▶ [Aim]
Copy, without any alteration, the lines from the one that includes "for section in" up to and including the one that includes "points = [vertex.co".

◆ ◆ ◆

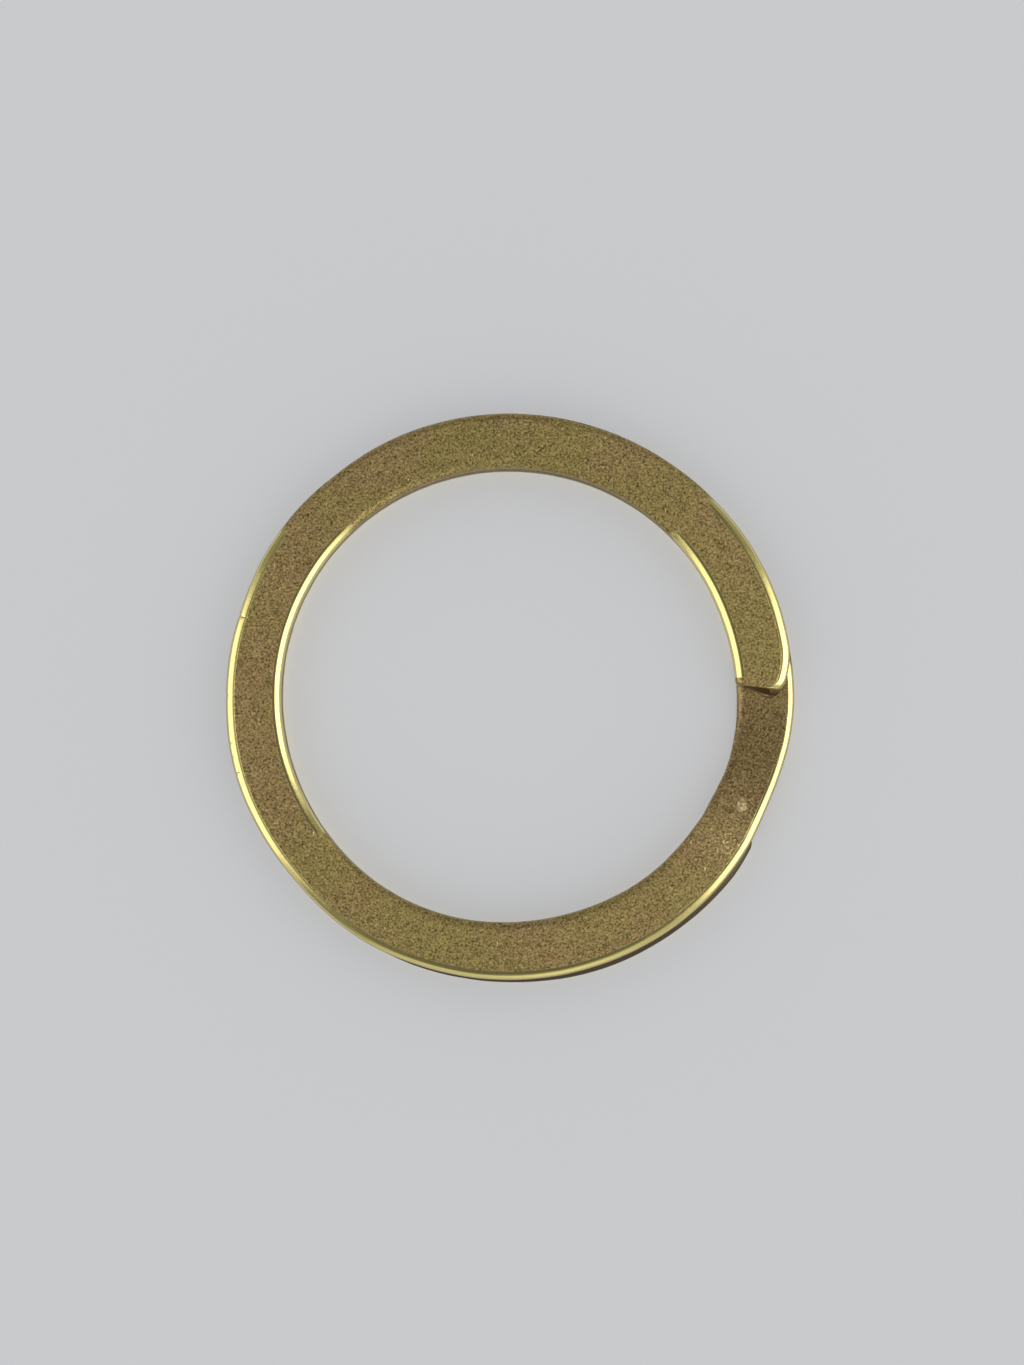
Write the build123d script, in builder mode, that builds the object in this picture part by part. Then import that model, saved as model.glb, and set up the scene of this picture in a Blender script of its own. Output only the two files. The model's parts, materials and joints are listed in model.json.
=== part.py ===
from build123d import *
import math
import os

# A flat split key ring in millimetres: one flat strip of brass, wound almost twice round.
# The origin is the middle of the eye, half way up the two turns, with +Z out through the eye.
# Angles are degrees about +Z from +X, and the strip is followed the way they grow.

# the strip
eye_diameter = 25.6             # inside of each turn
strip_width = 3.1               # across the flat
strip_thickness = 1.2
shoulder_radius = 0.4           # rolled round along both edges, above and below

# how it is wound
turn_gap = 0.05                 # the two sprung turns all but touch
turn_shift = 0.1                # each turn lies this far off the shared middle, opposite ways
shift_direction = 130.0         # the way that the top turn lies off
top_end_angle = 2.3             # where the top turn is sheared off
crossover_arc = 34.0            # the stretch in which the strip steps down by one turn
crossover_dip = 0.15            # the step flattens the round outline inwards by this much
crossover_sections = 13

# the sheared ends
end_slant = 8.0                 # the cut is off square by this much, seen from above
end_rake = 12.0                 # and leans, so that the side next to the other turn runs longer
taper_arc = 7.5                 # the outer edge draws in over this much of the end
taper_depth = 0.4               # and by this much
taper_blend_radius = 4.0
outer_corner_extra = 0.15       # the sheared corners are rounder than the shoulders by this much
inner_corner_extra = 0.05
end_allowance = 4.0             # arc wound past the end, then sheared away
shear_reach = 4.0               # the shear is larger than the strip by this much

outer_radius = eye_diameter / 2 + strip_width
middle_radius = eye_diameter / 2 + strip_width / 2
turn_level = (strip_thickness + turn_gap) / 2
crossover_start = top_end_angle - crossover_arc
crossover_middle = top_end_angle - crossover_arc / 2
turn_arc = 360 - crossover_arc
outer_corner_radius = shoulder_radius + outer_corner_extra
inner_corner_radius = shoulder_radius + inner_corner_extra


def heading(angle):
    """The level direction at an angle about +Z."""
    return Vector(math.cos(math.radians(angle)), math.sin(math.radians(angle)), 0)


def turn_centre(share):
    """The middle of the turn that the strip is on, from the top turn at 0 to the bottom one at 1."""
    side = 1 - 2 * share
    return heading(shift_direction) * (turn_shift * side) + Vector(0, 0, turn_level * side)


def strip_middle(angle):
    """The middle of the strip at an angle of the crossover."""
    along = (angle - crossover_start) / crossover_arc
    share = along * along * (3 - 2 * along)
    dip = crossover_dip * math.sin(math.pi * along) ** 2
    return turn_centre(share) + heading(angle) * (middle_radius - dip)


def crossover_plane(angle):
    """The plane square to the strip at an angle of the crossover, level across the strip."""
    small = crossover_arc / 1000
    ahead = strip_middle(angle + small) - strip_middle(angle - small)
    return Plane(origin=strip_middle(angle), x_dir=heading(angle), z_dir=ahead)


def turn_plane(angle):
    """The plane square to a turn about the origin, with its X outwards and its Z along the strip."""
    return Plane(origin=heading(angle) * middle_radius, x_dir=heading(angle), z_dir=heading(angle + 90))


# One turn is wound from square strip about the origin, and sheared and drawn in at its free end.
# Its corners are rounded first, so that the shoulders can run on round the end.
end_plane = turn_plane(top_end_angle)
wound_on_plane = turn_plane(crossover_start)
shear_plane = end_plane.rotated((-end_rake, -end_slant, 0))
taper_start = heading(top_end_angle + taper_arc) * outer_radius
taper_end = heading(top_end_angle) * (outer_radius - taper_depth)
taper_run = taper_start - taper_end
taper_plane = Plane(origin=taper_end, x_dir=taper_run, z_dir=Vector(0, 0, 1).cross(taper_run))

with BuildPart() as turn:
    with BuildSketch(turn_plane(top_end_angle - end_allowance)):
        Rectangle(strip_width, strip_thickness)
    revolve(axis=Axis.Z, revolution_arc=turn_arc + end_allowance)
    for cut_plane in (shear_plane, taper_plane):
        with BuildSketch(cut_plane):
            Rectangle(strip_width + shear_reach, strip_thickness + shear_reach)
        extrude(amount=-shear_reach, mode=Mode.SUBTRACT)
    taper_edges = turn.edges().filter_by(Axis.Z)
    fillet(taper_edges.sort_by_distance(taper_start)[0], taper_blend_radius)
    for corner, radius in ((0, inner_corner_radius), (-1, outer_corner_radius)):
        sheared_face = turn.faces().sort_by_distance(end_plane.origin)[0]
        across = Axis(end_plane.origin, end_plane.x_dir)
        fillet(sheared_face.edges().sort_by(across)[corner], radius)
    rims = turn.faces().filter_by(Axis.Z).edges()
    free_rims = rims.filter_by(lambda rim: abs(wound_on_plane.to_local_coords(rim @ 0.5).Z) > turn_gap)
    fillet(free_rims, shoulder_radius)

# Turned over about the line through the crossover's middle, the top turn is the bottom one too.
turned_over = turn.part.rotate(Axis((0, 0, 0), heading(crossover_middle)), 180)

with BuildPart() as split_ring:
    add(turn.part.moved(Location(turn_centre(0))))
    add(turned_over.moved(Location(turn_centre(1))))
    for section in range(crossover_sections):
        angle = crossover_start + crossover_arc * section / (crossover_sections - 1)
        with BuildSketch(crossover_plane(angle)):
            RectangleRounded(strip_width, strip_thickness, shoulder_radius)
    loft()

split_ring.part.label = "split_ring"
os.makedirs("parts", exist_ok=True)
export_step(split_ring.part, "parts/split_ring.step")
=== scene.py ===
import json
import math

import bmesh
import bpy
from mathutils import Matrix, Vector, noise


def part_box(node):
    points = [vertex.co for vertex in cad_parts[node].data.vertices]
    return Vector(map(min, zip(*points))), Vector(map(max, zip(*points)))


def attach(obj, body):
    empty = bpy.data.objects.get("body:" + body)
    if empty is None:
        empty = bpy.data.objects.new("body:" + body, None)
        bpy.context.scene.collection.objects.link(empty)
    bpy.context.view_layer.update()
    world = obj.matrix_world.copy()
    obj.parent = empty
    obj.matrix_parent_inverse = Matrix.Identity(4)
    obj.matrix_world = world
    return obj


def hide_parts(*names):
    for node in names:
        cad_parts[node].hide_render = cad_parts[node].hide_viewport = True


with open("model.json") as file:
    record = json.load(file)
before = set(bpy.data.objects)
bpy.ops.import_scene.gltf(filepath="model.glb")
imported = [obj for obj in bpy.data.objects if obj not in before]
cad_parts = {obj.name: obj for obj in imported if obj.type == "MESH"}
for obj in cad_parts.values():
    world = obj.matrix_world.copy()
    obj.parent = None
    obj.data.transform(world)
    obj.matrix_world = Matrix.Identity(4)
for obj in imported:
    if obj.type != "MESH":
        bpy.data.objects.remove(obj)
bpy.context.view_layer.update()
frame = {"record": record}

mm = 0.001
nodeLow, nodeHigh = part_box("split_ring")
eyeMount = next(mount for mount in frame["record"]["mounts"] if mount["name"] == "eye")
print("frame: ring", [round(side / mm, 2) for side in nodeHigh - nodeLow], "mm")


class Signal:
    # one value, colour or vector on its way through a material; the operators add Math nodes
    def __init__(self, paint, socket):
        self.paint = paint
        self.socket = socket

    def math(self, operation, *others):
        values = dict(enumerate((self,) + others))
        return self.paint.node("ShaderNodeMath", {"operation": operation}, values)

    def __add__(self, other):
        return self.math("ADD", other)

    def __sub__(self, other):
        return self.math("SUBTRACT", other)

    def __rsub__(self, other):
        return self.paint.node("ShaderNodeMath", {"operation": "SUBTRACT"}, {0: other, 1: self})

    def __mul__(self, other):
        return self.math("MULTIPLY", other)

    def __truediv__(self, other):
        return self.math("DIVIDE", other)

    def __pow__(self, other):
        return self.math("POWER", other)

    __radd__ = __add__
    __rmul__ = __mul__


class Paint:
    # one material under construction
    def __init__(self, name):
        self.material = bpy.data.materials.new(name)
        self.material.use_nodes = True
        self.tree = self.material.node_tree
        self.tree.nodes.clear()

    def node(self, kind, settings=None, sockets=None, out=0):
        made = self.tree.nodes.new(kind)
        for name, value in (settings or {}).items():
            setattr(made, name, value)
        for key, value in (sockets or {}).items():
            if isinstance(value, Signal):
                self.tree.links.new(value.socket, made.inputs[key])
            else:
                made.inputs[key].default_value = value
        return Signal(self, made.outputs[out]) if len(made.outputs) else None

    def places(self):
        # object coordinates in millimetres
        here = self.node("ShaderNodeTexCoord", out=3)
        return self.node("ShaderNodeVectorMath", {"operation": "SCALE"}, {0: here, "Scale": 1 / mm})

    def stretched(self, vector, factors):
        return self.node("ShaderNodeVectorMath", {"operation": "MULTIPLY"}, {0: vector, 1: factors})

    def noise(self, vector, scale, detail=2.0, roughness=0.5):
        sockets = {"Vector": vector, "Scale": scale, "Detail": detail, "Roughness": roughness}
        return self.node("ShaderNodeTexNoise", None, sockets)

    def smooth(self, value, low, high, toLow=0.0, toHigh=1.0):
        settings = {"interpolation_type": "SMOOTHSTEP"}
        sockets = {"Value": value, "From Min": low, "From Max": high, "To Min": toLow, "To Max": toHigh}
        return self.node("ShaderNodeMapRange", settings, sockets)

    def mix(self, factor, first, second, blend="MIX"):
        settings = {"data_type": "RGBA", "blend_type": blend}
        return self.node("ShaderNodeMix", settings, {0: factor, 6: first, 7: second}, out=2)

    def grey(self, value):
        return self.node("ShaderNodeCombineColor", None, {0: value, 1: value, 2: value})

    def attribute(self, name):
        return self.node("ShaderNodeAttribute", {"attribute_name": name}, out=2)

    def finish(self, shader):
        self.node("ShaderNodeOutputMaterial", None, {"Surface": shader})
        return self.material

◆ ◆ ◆

▶ [Correct output]
    for section in range(crossover_sections):
        angle = crossover_start + crossover_arc * section / (crossover_sections - 1)
        with BuildSketch(crossover_plane(angle)):
            RectangleRounded(strip_width, strip_thickness, shoulder_radius)
    loft()

split_ring.part.label = "split_ring"
os.makedirs("parts", exist_ok=True)
export_step(split_ring.part, "parts/split_ring.step")
=== scene.py ===
import json
import math

import bmesh
import bpy
from mathutils import Matrix, Vector, noise


def part_box(node):
    points = [vertex.co for vertex in cad_parts[node].data.vertices]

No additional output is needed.